First, take a step back and ask yourselves what you consider the purpose of the due diligence to be. Developing your research process requires a preliminary exercise in deciding within your business in general and for your clients in particular what good (and bad) looks like. These are the characteristics which you then deliberately seek out, or seek to avoid.

 
 

Key Questions

Setting high level research criteria with strong client-focused logic will focus the mind on what questions to ask, and what answers may or may not be acceptable.

Agree features, some of which would be applicable to all firms with which you do business (financial strength, years in business, profitability) and others which may vary according to the product being considered (annualised volatility, online functionality, discretionary fund manager links).

Some information, particularly factual data on pricing and product terms and conditions, is easily and cheaply available from commercial research providers.

 
 

Other information may be harder to find, including more qualitative information such as the provider’s target client segment, or future plans for product development.

Finally, agree a review schedule for this process. Review frequency is especially sensitive for platform advice where switching clients from one provider to another can be costly for both client and adviser, in term both of the time and the transaction charges involved.

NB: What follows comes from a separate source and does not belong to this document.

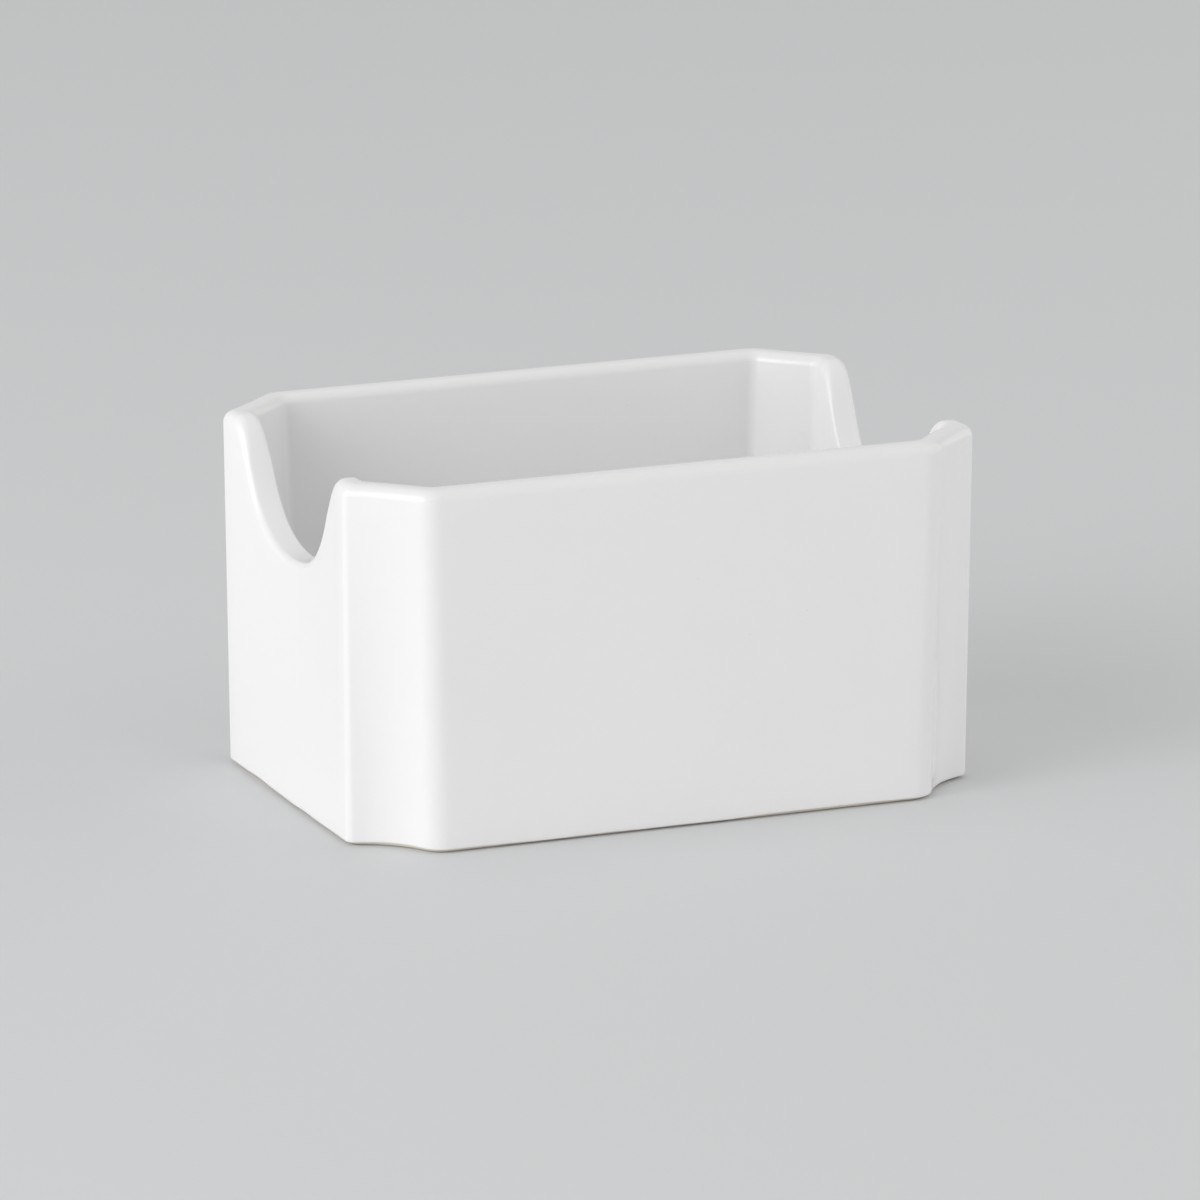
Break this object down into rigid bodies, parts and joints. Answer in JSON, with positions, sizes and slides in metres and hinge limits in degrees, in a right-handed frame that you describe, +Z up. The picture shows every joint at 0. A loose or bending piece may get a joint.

Constant Change is Here to Stay

Platforms change, just like any other product. Features are added, and pricing inevitably changes – and suddenly a proposition that represents a good deal for the client now might be very different in five years’ time. However, a platform which suitable for new clients may not be sufficiently different in terms of features or charges to merit switching an existing platform client to the new preferred provider.

 
 

We have to wait to see what the FCA considers to be good or poor practice in adviser due diligence. But keep your client and what is right for their individual circumstances front and centre of your recorded platform due diligence process and you may not be too wide of the mark.